Digital streaming services and social media have greatly disrupted traditional media. This has increased customer sophistication as customers now have a very wide variety of content to select.

New Nollywood, Saddik Tafawa-Balewa notes, has attracted larger investments from global film making companies and streaming services, gained much larger revenue than old Nollywood, is characterised by new trends in terms of content and quality and has a global market to showcase itself. It speaks to a maturing industry

The relationship he argues “is a purely capitalist one and the big boys internationally, whether it is Netflix or Amazon or Sky have positioned themselves very well. They determine what they can pay you and most times what they pay for Nigerian content isn’t comparable to what they pay for contents in other parts of the world.

“It is just like some years ago when the whole thing started and Nigerian film-makers were trooping to South Africa and the South Africans were cultivating Nigerians. Africa Magic cultivated our filmmakers and paid very cheap for our content.
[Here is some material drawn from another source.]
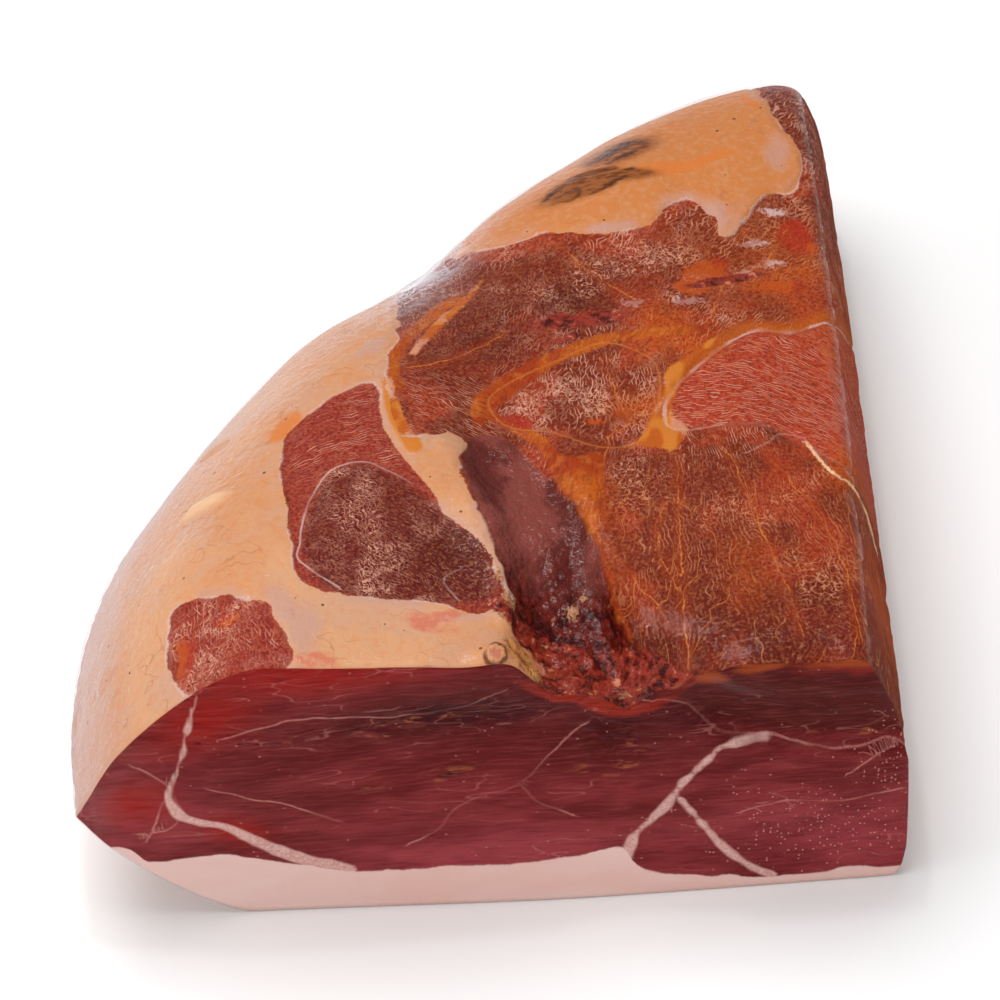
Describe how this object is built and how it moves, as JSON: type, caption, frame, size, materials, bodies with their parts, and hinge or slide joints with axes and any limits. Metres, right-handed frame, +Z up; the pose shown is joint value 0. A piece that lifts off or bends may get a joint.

So, in a way what is happening is history repeating itself”.

Mr. Tafawa-Balewa further believes that Nollywood needs to work with other creatives to develop platforms that would domesticate the streaming of Nigerian films if Nigerian film-makers are to be able to determine content as well as benefit financially from their work. “We need to create our platforms to stream our content. That is the only way we can maximiSe and benefit”.

Yet, the future looks ultra-optimistic for Nollywood.

With little government support, and despite its informal state, Nollywood has created an estimated one million direct jobs, making it the second-largest employer in Nigeria after agriculture. The industry and its influence contribute almost one billion USD to Nigeria’s economy annually along with its high job creation.

Without intervention and formality, the industry took off, thrived and is expanding the economy. And with revenues only set to grow over the years, Nollywood will keep on delivering dazzling returns and roles for individuals and businesses in Nigeria.